At least bizarre obsessions are remotely interesting however. I'd rather that than the dullness of RF . . . and the loquaciousness with which he is greeted by pundits only serves to make him appear more boring.

Give me Venus any day. Some time ago there was a massive Williams sister backlash, which I'm pleased has subsded. I felt that the undercurrent to that was sheer snobbery, and perhaps even a edge of institutional (latent) racism. Venus has always proved herself to be an amazing athlete with true mental grit as far as I'm concerned.

Maybe I've turned anti-mainland Europe?

Thursday, July 05, 2007

I suppose I can take my 'Free Alan Johnston' banner off my page now. It's stupid to say I felt so relieved when Ian shouted up this morning that he'd been freed, but bizarrely I really did get a nice feeling in my belly. I'm glad I had that reaction, because once I heard him talking about the whole ordeal I couldn't believe what a humble, intelligent and uncynical person he was - and how phenomenally articulate and grounded he appeared after such an experience. When he was doing the international press conference from Jerusalem, I looked up at the clock and thought, "Shit, he's been talking for 40 minutes!" But I suppose when you've had nothing to do but go over and over the few things that have happened to you, then maybe you would be prepared to talk about it all so eloquently, and be glad of the opportunity to engage in a dialogue at all.

It's a trite thing to say, but I was really impressed with him.

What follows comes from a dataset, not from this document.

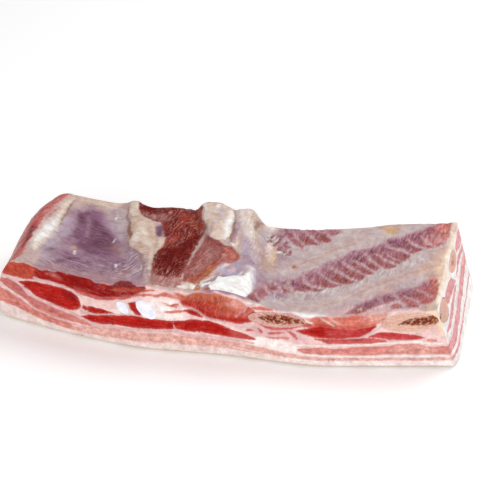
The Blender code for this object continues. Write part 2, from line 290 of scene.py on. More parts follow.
class Paint:
    """The layers of a set of places, given by two coordinates on their face."""

    def __init__(self, x, y, base, soft=0.5, streak=0.25):
        self.x, self.y = x, y
        self.base, lean, pale = (
            np.broadcast_to(np.array(TINTS[name]), x.shape + (3,)).copy() for name in (base, "red", "fat"))
        self.tint = {"lean": lean, "pale": pale}
        self.depth = {"lean": np.full(x.shape, -FAR), "pale": np.full(x.shape, -FAR)}
        self.seam = np.full(x.shape, -FAR)
        self.soft = np.full(x.shape, soft)       # width of the edges in mm
        self.streak = np.full(x.shape, streak)   # strength of the pale strokes in lean
        self.wisp = np.full(x.shape, WISP)       # and of those in the base
        self.grain = np.stack([x, y], -1)

    def only(self, keep):
        """The same layers on some of the places."""
        part = object.__new__(Paint)
        for name, values in self.__dict__.items():
            if isinstance(values, dict):
                part.__dict__[name] = {key: value[keep] for key, value in values.items()}
            else:
                part.__dict__[name] = values[keep]
        return part

    def share(self, soft, shape, amount=1.0):
        """How much a softly edged shape covers each place."""
        return amount * smooth(0.5 + depth_in(self.x, self.y, shape) / soft)

    def wash(self, tint, soft, *shape, amount=1.0):
        """Blends a tint softly into the base."""
        share = self.share(soft, shape, amount)[..., None]
        self.base = self.base * (1 - share) + np.array(TINTS[tint]) * share

    def lay(self, layer, tint, shape):
        """Lays tissue with a crisp edge."""
        depth = depth_in(self.x, self.y, shape)
        share = smooth(0.5 + (depth - np.maximum(self.depth[layer], -CRISP)) / CRISP)[..., None]
        share = np.where(depth[..., None] > -CRISP, share, 0.0)
        self.tint[layer] = self.tint[layer] * (1 - share) + np.array(TINTS[tint]) * share
        self.depth[layer] = np.maximum(self.depth[layer], depth)

    def lean(self, tint, *shape):
        """Lays lean."""
        self.lay("lean", tint, shape)

    def pale(self, tint, *shape):
        """Lays fat or gristle, which covers the lean."""
        self.lay("pale", tint, shape)

    def over(self, layer, tint, share):
        """Changes the tint of a layer without changing where it is."""
        share = share[..., None]
        self.tint[layer] = self.tint[layer] * (1 - share) + np.array(TINTS[tint]) * share

    def stain(self, tint, soft, *shape, amount=1.0):
        """Changes the tint of the lean."""
        self.over("lean", tint, self.share(soft, shape, amount))

    def tone(self, tint, soft, *shape, amount=1.0):
        """Changes the tint of the fat and gristle."""
        self.over("pale", tint, self.share(soft, shape, amount))

    def bare(self, layer, *shape):
        """Takes a layer away inside a shape."""
        self.depth[layer] = np.minimum(self.depth[layer], -depth_in(self.x, self.y, shape))

    def turn(self, quality, value, soft, *shape):
        """Blends one of the qualities soft, streak and wisp towards a value."""
        share = self.share(soft, shape)
        setattr(self, quality, getattr(self, quality) * (1 - share) + value * share)

    def crease(self, *shape):
        """A thin brown line, painted shade in a crease or along the foot of an edge."""
        self.seam = np.maximum(self.seam, depth_in(self.x, self.y, shape))

    def run(self, degrees, *shape):
        """Sets the direction of the grain inside a shape."""
        along, across = turned(self.x, self.y, degrees)
        inside = (depth_in(self.x, self.y, shape) > 0)[..., None]
        self.grain = np.where(inside, np.stack([along, across], -1), self.grain)


def strewn(count, corner, size, tints, shift=0.0):
    """Places spread evenly over a box by a fixed rule, with the tints in turn."""
    for i in range(count):
        x = corner[0] + size[0] * ((0.618 * i) % 1.0)
        y = corner[1] + size[1] * ((0.382 * i + shift) % 1.0)
        yield tints[i % len(tints)], x, y


def front_upper_lean(p):
    """The upper lean of the front cut, from the left tip to the band of fat."""
    p.lean("ember", (-156, 37, 3), (-147, 38.6, 4.6), (-139, 40, 6), (-131, 41, 5))
    p.lean("dark", (-131, 41.5, 3.4), (-123, 41.6, 4.2), (-112, 41.5, 5), (-100, 41, 6.4),
           (-88, 40.5, 6.6), (-79, 42.5, 6), (-71, 45, 7), (-64, 46, 3.5))
    p.lean("rose", (-115, 37, 0.8), (-103, 35.2, 1.7), (-90, 34.3, 1.9), (-78, 35.4, 2), (-70, 38.6, 1.6),
           (-61, 41.5, 0.9))
    p.stain("red", 4, (-126, 42, 1), (-118, 39.5, 1.2), (-108, 38, 1), amount=0.8)
    p.stain("maroon", 4, (-80, 44, 3), (-72, 46, 3), (-64, 46, 2), amount=0.6)
    p.stain("orange", 3, (-80, 41.5, 0.8), (-72, 42.5, 1), (-64, 44, 0.8), amount=0.8)
    p.lean("orange", (-72, 42.8, 1), (-63, 44.4, 0.9), (-56, 45.2, 0.5))
    p.lean("coral", (-86, 36.5, 0.8), (-74, 38.8, 1), (-62, 41.6, 0.8), (-52, 42.4, 0.4))
    p.stain("pink", 3, (-121.5, 42.5, 0.3), (-117, 42.5, 1.2), (-113, 40.5, 0.4), amount=0.6)
    p.stain("rose", 3, (-104, 37.5, 0.4), (-97, 36.5, 0.8), amount=0.6)
    for tint, x, y in strewn(16, (-96, 36.5), (29, 7), ("brown", "ember", "plum", "rose")):
        p.stain(tint, 1, (x, y - 1.6, 0.1), (x + 0.4, y + 1.6, 0.3), amount=0.7)
    p.turn("streak", 0.4, 5, (-96, 38, 2), (-80, 40, 4), (-62, 45, 3))
    p.turn("streak", 0.08, 4, (-122, 42, 3), (-100, 43, 4), (-86, 43, 3))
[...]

In a completed unrelated matter, I went to see Pirates of the Caribbean 3 tonight, and it was completely ludicrous and had the most convoluted plot since Mission:Impossible, but it was still enjoyable. Possibly I scoffed and guffawed more than I genuinely chuckled or laugher, but hey. You have to take it for what it is . . . which judging by the ending is a filthy, commercial endeavour to extort money from audiences further by extending the franchise to a FOURTH movie. For godsake . . . .

Sunday, July 01, 2007

sucked dry

What is it about Sundays? I think it's because I have to go to my new school tomorrow to sort out various things (my timetable, for one), and in the lead up to visiting I've been having uncomfortable teaching dreams. I might start taking bets on how long I'll stick it out.

Skoda update

I was wrong. It was inedible because it had been under studio lights for several days. Apparently it was composted and used on allotments. Cake compost? Weird.

The tasty waste . . .

I'm talking about the over-long Skoda advert in which team of bakers create a huge car cake. The first time I saw it, I wondered what would happen to it, and Ian suggested that the shareholders probably had a party and ate it all.

No. Apparently not. The cake car was actually held together in places by glue, not icing, and as such was inedible. Ridiculous.